- Kozji Vrh nad Dravogradom Location in Slovenia
- Coordinates: 46°37′34.55″N 15°4′55.76″E﻿ / ﻿46.6262639°N 15.0821556°E
- Country: Slovenia
- Traditional region: Carinthia
- Statistical region: Carinthia
- Municipality: Dravograd

Area
- • Total: 8.37 km^{2} (3.23 sq mi)
- Elevation: 888.1 m (2,913.7 ft)

Population (2020)
- • Total: 89
- • Density: 11/km^{2} (28/sq mi)

= Kozji Vrh nad Dravogradom =

Kozji Vrh nad Dravogradom (/sl/) is a dispersed settlement in the hills northeast of Dravograd in the Carinthia region in northern Slovenia, on the border with Austria.

==Name==
The name of the settlement was changed from Kozji Vrh to Kozji Vrh nad Dravogradom in 1955.

==Churches==
There are two churches in the settlement.

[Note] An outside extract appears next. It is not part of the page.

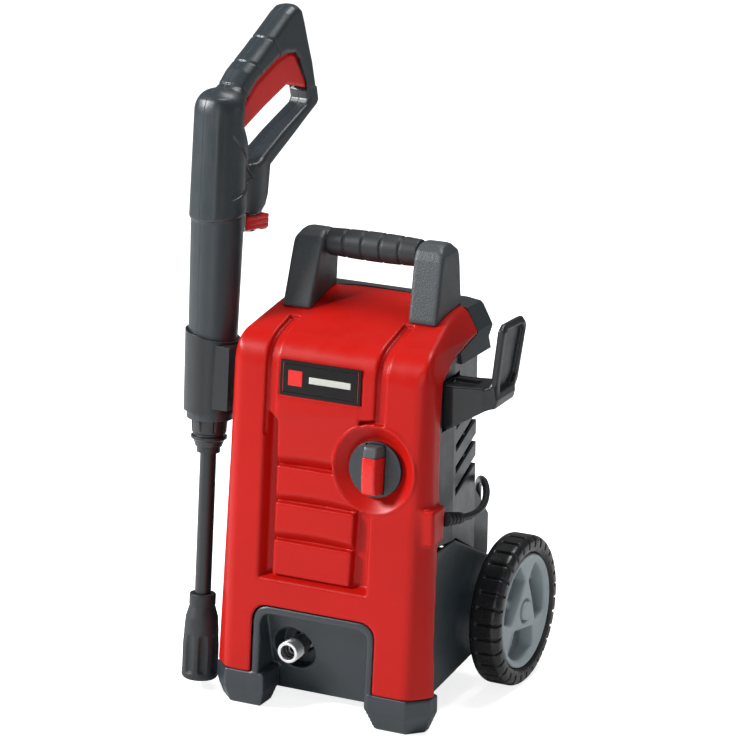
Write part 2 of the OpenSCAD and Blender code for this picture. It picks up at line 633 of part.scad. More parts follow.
// ---------------------------------------------------------------- dial
module dial_knob() color(dark) at_dial() {
    translate([0, 0, -dial_deep + 0.3]) difference() {
        cylinder(d = dial_d, h = 5);
        translate([-10.6, -22.6, 2]) cube([21.2, 47.2, 5]);
    }
    translate([0, 0, -dial_deep - 2 * wall - 12]) cylinder(d = 8, h = 12 + 2 * wall + 0.31);
}
module dial_bar() color(red) at_dial() translate([0, 0, -dial_deep + 2.3]) difference() {
    translate([-10.5, -22.5, 0]) cube([21, 47, 20]);
    for (side = [-1, 1]) translate([side * 12.5, 0, 14]) rotate([0, side * 20, 0]) translate([-3, -40, -12]) cube([6, 80, 40]);
}

// ---------------------------------------------------------------- gun
grip_points = [[-24, 560], [-23, 572], [-14, 580], [2, 582], [18, 600], [43, 619], [72, 641], [84, 650], [92, 655],
    [99, 655], [105, 648], [108, 638], [117, 620], [125, 601], [131, 580], [136, 561], [133, 556], [100, 531], [64, 504],
    [62, 476], [58, 465], [48, 460], [20, 460], [-24, 460]];
loop_points = [[22, 513], [33, 503], [80, 535], [119, 558.5], [121.5, 563], [116, 580], [104, 602], [95, 609.5],
    [82, 608.5], [67, 604], [36, 585.5], [18, 567], [13, 545]];
module gun_half(sign) color(dark) on_gun() difference() {
    union() {
        rotate([90, 0, 0]) intersection() {
            linear_extrude(gun_t, center = true) offset(r = 4) offset(delta = -4) difference() {
                polygon(grip_points);
                polygon(loop_points);
            }
            translate([-200, 0, sign > 0 ? -100 : 0]) cube([500, 800, 100]);
        }
        intersection() {
            union() {
                translate([0, 0, barrel_w0]) cylinder(r1 = barrel_r0, r2 = barrel_d / 2, h = barrel_w1 - barrel_w0);
                translate([0, 0, barrel_w1]) cylinder(r = 27.5, h = 112);
                translate([0, 0, barrel_w1 + 112]) cylinder(r1 = 27.5, r2 = 18, h = 16);
            }
            translate([-100, sign > 0 ? 0 : -100, 0]) cube([200, 100, 800]);
        }
    }
    // room for the valve block, the pipe, the socket and the trigger
    translate([-12.2, -12.2, 462]) cube([68.4, 24.4, 34]);
    translate([0, 0, 250]) cylinder(r = 15.2, h = 230);
    translate([43, 0, 440]) cylinder(r = 11.2, h = 30);
    translate([24, -10, 440]) cube([50, 20, 20]);
    rotate([90, 0, 0]) linear_extrude(21, center = true) polygon([[2, 562], [0, 552], [2, 540], [14, 530], [36, 548],
        [118, 568], [122.5, 576], [121, 588], [107, 615], [97, 626], [84, 624], [66, 613], [34, 593]]);
    translate([trigger_pivot[0], 0, trigger_pivot[1]]) rotate([90, 0, 0]) cylinder(d = 5, h = 28, center = true);
    gun_screw_places() translate([0, 0, -16]) cylinder(d = 5.1, h = 25);
}
module gun_screw_places() for (p = [[-10, 566], [60, 620], [98, 640], [128, 568], [54, 504]])
    translate([p[0], 0, p[1]]) rotate([90, 0, 0]) children();
module gun_shell_left() gun_half(1);
module gun_shell_right() gun_half(-1);
module gun_screws() color(steel) on_gun() gun_screw_places() translate([0, 0, -13.5]) cylinder(d = 5, h = 22.5);
module gun_valve_block() color(brass) on_gun() difference() {
    union() {
        translate([-12, -12, 462.5]) cube([68, 24, 33]);
        translate([0, 0, 268]) cylinder(r = 6, h = 200);
        translate([0, 0, 262]) cylinder(r = 15, h = 14);
    }
    translate([0, 0, 261]) cylinder(r = 8.05, h = 12);
}
module gun_hose_socket() color(steel) on_gun() translate([43, 0, 441]) difference() {
    cylinder(r = 11, h = 21.3);
    translate([0, 0, -1]) cylinder(r = 8, h = 18);
    for (v = [-9.8, 8]) translate([-20, v, 2.5]) cube([40, 1.8, 9]);
}
module hose_clip() color(red) on_gun() difference() {
    translate([30, -9.7, 444]) cube([36, 19.4, 8]);
    translate([20, -8.1, 440]) cube([39, 16.2, 20]);
}
trigger_pivot = [14, 548];
module trigger() color(red) on_gun() rotate([90, 0, 0]) difference() {
    linear_extrude(20, center = true) difference() {
        polygon([[9, 551], [9, 543], [13, 539], [22, 541], [54, 560.5], [90, 580], [119.5, 573.5], [119, 580], [99, 608.5],
            [90, 609.5], [72, 603.5], [42, 585]]);
        translate(trigger_pivot) circle(d = 4.1);
    }
    linear_extrude(11, center = true) {
        translate(lock_pivot) circle(d = 9);
        polygon([[93.5, 580], [93.5, 590], [100, 592], [118.5, 587.5], [126, 572], [95, 572]]);
    }
}
lock_pivot = [98, 590];
module trigger_pin() color(steel) on_gun() translate([trigger_pivot[0], 0, trigger_pivot[1]]) rotate([90, 0, 0])
    cylinder(d = 4, h = 26, center = true);
module trigger_lock() color(red) on_gun() rotate([90, 0, 0]) linear_extrude(10, center = true)
    polygon(concat([for (a = [-10:20:290]) lock_pivot + 4 * [cos(a), sin(a)]], [[100, 580], [118, 579], [116, 584.5]]));
module lance_tube() color(dark) on_dock() difference() {
    translate([0, 0, 84]) cylinder(d = lance_d, h = 188);
    translate([0, 0, 78]) cylinder(d = 8, h = 200);
}
module lance_collar() color(dark) on_dock() difference() {
    rotate_extrude() polygon([[lance_d / 2, 228], [11.5, 228], [11.5, 233], [13, 234], [15, 240], [17.6, 242], [17.6, 244.5],
        [15.5, 245.5], [15.5, 247], [16.8, 248], [17.8, 261.5], [lance_d / 2, 261.5]]);
    for (a = [0:45:315]) rotate([0, 0, a]) translate([17.6, 0, 250]) cylinder(r = 1.5, h = 12);
}
module nozzle_body() color(rubber) on_dock() difference() {
    union() {
        translate([0, 0, 62]) cylinder(d1 = 32, d2 = 25, h = 12);
        translate([0, 0, 74]) cylinder(d = 26, h = 12);
        translate([0, 0, 34]) cylinder(d1 = nozzle_d, d2 = 32, h = 28);
        translate([0, 0, 3]) cylinder(d = nozzle_d, h = 31);
        cylinder(d1 = nozzle_d - 4, d2 = nozzle_d, h = 3);
    }
    translate([0, 0, 79.9]) cylinder(d = lance_d + 0.2, h = 20);
    translate([0, 0, 12]) cylinder(d = 6, h = 80);
    translate([0, 0, -0.01]) cylinder(d1 = 22, d2 = 6, h = 12.02);
    for (a = [0:45:315]) rotate([0, 0, a]) translate([nozzle_d / 2 + 2.5, 0, 8]) cylinder(r = 5, h = 22);
}

// ---------------------------------------------------------------- mains cord
relief_from = [110.6, 44, 208];
relief_to = [119.5, 68, 204];
module strain_relief() color(rubber) intersection() {
    way = unit(relief_to - relief_from);
    translate(relief_from) rotate([0, acos(way[2]), atan2(way[1], way[0])]) difference() {
        cylinder(r1 = 7.4, r2 = 5.4, h = norm(relief_to - relief_from));
        for (z = [9, 14, 19]) translate([0, 0, z]) difference() {
            cylinder(r = 9, h = 1.6);
            cylinder(r = 4.9, h = 1.6);
        }
    }
    translate([60, 47.05, 150]) cube(100);
}
cord_route = [[119.5, 68, 204], [122, 82, 202], [123, 97, 201], [122, 112, 202], [119, 126, 205], [114, 139, 209],
    [107, 151, 212], [99, 163, 211], [91, 175, 207], [84, 187, 199], [79, 197, 186], [76, 204, 170], [75, 208, 152],
    [75, 210, 132], [75, 212, 108], [75, 214, 84], [74, 217, 62], [70, 220, 42], [61, 222, 25], [47, 223, 13],
    [30, 223, 7], [10, 222, 4], [-12, 221.6, 3.6], [-36, 221.6, 3.6]];
coil_x = -40;
coil_y = 282;
coil_r0 = 29;
coil_r1 = 64;
coil_h = 22;
module mains_cord() color(rubber) tube(cord_route, cord_d / 2, 60, 10, [0, 0, 1]);
module cord_coil() color(rubber) translate([coil_x, coil_y, 0]) rotate_extrude()
    translate([coil_r0, 0]) square([coil_r1 - coil_r0, coil_h]);
module cord_tie() color([0.15, 0.15, 0.15]) translate([coil_x, coil_y + 4, 0]) rotate([90, 0, 0])
    linear_extrude(8) difference() {
        translate([-coil_r1 - 1.8, 0]) square([coil_r1 - coil_r0 + 4, coil_h + 1.8]);
        translate([-coil_r1 - 0.3, -1]) square([coil_r1 - coil_r0 + 0.9, coil_h + 1.2]);
    }
module mains_plug() color(rubber) translate([coil_x, coil_y, coil_h]) {
    rotate([0, 90, 20]) translate([-19, 0, -22]) {
        cylinder(r = 18, h = 16);
        translate([0, 0, 16]) cylinder(r1 = 15, r2 = 7, h = 22);
        color(steel) for (s = [-9.5, 9.5]) translate([0, s, -19]) cylinder(r = 2.4, h = 20);
    }
}

place() base_chassis();
place() front_cover();
place() rear_shell();
place() carry_handle();
place() grip_sleeve();
place() handle_screws();
place() badge_plate();
place() hose_hook();
place() gun_holder();
place() cover_screws();
place() outlet_fitting();
place() outlet_seal();
place() outlet_pipe();
place() inlet_fitting();
place() inlet_filter();
place() inlet_pipe();
place() axle();
place() axle_clips();
place() motor_can();
place() motor_stator();
place() field_coils();
place() brush_holders();
place() motor_bearings();
place() gearbox_housing();
place() pump_head();
place() pump_seals();
place() pistons();
place() piston_springs();
place() check_valves();
place() unloader_valve();
place() flow_switch();
place() rotary_switch();
place() noise_capacitor();
place() inner_wires();
place() rotor_shaft();
place() cooling_fan();
place() wobble_gear();
place() dial_knob();
place() dial_bar();
place() tyre(-1);  // tyre_left
place() rim(-1);  // rim_left
place() tyre(1);  // tyre_right
place() rim(1);  // rim_right
place() gun_shell_left();
place() gun_shell_right();
place() gun_screws();
place() gun_valve_block();
place() gun_hose_socket();
place() hose_clip();
place() trigger();
place() trigger_pin();
place() trigger_lock();
place() lance_tube();
place() lance_collar();
place() nozzle_body();
place() strain_relief();
place() mains_cord();
place() cord_coil();
place() cord_tie();
place() mains_plug();
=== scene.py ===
import math

import bpy
import numpy as np
from mathutils import Matrix, Vector
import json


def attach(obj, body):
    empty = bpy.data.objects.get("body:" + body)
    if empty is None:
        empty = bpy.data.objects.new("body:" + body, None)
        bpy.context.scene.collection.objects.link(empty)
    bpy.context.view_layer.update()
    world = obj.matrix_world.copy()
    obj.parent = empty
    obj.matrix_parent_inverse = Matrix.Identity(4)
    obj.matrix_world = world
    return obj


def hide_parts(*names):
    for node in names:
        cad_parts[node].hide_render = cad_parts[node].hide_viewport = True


# Looks of an upright pressure washer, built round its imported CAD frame.
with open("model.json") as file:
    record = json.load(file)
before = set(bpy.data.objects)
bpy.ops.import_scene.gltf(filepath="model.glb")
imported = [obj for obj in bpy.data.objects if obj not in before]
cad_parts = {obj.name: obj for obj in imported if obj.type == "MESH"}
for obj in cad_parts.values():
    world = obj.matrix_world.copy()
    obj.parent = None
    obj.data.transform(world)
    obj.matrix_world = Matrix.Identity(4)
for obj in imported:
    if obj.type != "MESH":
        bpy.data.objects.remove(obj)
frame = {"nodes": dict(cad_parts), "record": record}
NODES = frame["nodes"]


def note_size():
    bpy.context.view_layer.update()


note_size()

# ---------------------------------------------------------------- machine frame
# All design lengths are in mm from the middle of the feet's front edge, x right, y back, z up.
MID = np.array([-5.25, 129.75, 0.0])     # middle of the whole object's box, on the floor


def place(points):
    """Machine millimetres to the frame's metres."""
    return (np.asarray(points, float) - MID) / 1000


LEAN = math.radians(4.75)                # backward lean of the front and of the docked gun
SLOPE = math.tan(LEAN)
COVER_Z0 = 37.0                          # the cover's lower edge, where the leaning front starts
BEND_Y, BEND_Z = 53.7, 371.0             # where the front bends over into the top
RIDGE_Y, RIDGE_Z = 143.0, 397.0          # the cover's highest, rear edge
OPENING_X, OPENING_HALF, OPENING_TOP = -5.0, 65.0, 105.0    # the cover's opening for the outlet
GRIP_Y, GRIP_Z, GRIP_BORE_R = 124.0, 441.0, 10.6
AXLE_Y, AXLE_BORE_R = 185.0, 5.15        # the axle lies one tyre radius above the floor
TYRE_R, TYRE_W, WHEEL_X = 75.0, 32.0, 125.0
DIAL_X, DIAL_Z, DIAL_DEEP = 51.0, 255.0, 9.0
BADGE_X, BADGE_Z = -8.0, 331.5
OUTLET_X, OUTLET_Z = -36.0, 58.0
OUTLET_MID_Y, OUTLET_HALF = 28.0, 15.0
GUN_BASE = np.array([-139.5, 25.8, 10.0])
GUN_TURN = math.radians(80)              # the grip points back and slightly inwards
GUN_D = np.array([0, math.sin(LEAN), math.cos(LEAN)])
GUN_U = np.array([math.cos(GUN_TURN), math.sin(GUN_TURN) * math.cos(LEAN),
                  -math.sin(GUN_TURN) * math.sin(LEAN)])
GUN_V = np.cross(GUN_D, GUN_U)
SOCKET_U = 43.0                          # the hose socket's place along the gun's grip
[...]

The church south of the settlement, close to the banks of the Drava River, is dedicated to Mary Magdalene and was dedicated in 1384. It belongs to the Parish of Dravograd. The church in the north of the settlement, close to the Austrian border, is dedicated to Saint Urban. It was built in the 1990s on the location of an older church built in 1825.